In the 1990s, Aripanthan saw several of its youth leave to join the militancy following some senior commanders in the Hizbul Mujahideen. Ashraf’s older brother Bashir was one of them. At 20, he left home without a word. “Many boys were joining the Hizbul Mujahideen at that time, so I assumed he too had joined them,” says Ashraf’s mother. Six months later he was killed in an encounter. “Twenty two militants have died since 1990 in this village,” says school teacher Mushtaq.
Residents gather at the entrance to Aripanthan village. Credit: Rohini Mohan
After an intense crackdown on militancy in the nineties, a tight vigil over weapons entering Kashmir from Pakistan, and a gradual decrease in army attacks on civilians, the wave came to an end in
Hazira Begum, was hit by a bullet in her arm when she went to look for her son and protest in the Aripanthan chowk. Credit: Rohini Mohan
Aripanthan. The residents now realise that they might be watched more closely because of the town’s history. This is the conundrum of so many villages in Kashmir: the cycle of atrocity and protest, the state’s collapsing of militancy with separatist aspirations and the bogey of militancy, but also its overbearing shadow. “Ashraf knew he was the only son left, and he abhorred the militancy and the army because both took his brother away,” says his wife Akhtar. “He chose non-violence actively every day. And yet….”

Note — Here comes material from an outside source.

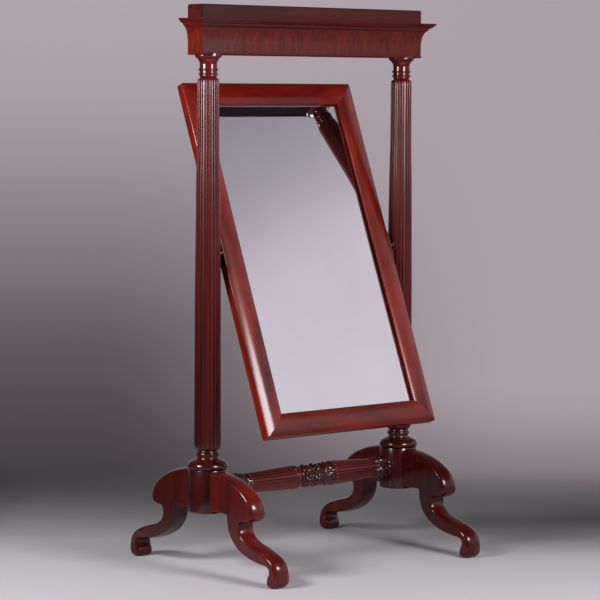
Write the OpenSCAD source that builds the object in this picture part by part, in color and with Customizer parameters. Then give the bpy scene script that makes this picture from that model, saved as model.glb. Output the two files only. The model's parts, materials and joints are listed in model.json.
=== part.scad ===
// Cheval floor mirror: a framed glass that swings between two reeded posts,
// under a moulded cornice, on a turned stretcher and four scroll legs.
// Origin on the floor, midway between the posts. X is the length, Y goes to the back, Z is up.

/* [Stand] */
// Height of the stand from floor to top
stand_h = 1850; // [1820:10:1900]
// Distance between the axes of the two posts
post_span = 844.4; // [843:0.1:860]
// Height of the stretcher's axis
stretcher_z = 275; // [272:1:278]
// How far the carved middle of the stretcher sits right of centre
group_shift = 22; // [-30:1:30]

/* [Posts] */
// Radius of the shaft just under the capital
shaft_r_top = 35.5; // [33:0.5:37]
// Radius of the shaft just above the base
shaft_r_low = 44.3; // [42:0.1:45]
// Number of reeds around each shaft
reeds = 18; // [14:1:20]
// Radius of the round block under each post
drum_r = 63; // [62:0.5:65]

/* [Legs] */
// Thickness of each scroll leg
leg_w = 64; // [56:1:68]
// Radius of the dowels that hold the legs
dowel_r = 6; // [5:0.5:7]

/* [Cornice] */
// Length of the frieze and of the top board
frieze_len = 949.6; // [945:0.1:965]
// Depth of the frieze and of the top board
frieze_dep = 81.2; // [80:0.1:90]
// How far the cornice moulding stands out
cornice_out = 38.5; // [34:0.5:42]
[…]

Abdus Samar Rather, a 59-year-old resident of Aripanthan, likens it to a football that bounces back higher the harder you slam it into the ground. He worries that his son, a doctoral candidate in Aligarh Muslim University, might think of joining the militancy. He believes that it is a fait accompli. “I cannot stop him. This young generation has grown up seeing violence – they don’t feel fear anymore.” When Rather scolds his son, the 21-year-old in turn blames him. “We parents are taunted for sitting with our hands tied, for negotiating away any possibility of azadi in the past. Every day, these boys tell us that if we want a real end to our trauma, we need to make sacrifices. I’m scared for my son. But his friends are being shot, I understand his rage.”
Twenty-five-year-old Arshid asks how someone who has pelted stones is equivalent to a soldier. “Is an angry young man the same as a trained soldier with a state issued gun and the freedom to kill without punishment? If they are equal in strength, then why punish the civilian boy for his violence, but not prosecute a single soldier that has ever killed illegally in Kashmir? Killing a militant is one thing, but calling a boy of 18 a militant so that you can shoot him, is purely illegal.”
Hazira Begum, who was shot in her arm on August 16, says she had gone to the chowk to look for her 12-year-old son. “These days, small boys like my son run towards the commotion and firing, not away from it. Children cannot get involved, I cannot believe this is happening to us.”
Since that fateful morning, Aripanthan has seen three other instances of firing and many youth have been injured. Each incident revives the memory of the four youth who were shot dead, and kindles another yearning for militancy. As yet, no young man in Aripanthan seems to have acted on the impulse. But as Rather says, his voice shaking, “A spark, when neglected, can burn down the entire house. Sadly, the government is trying to put out the spark by adding fire.”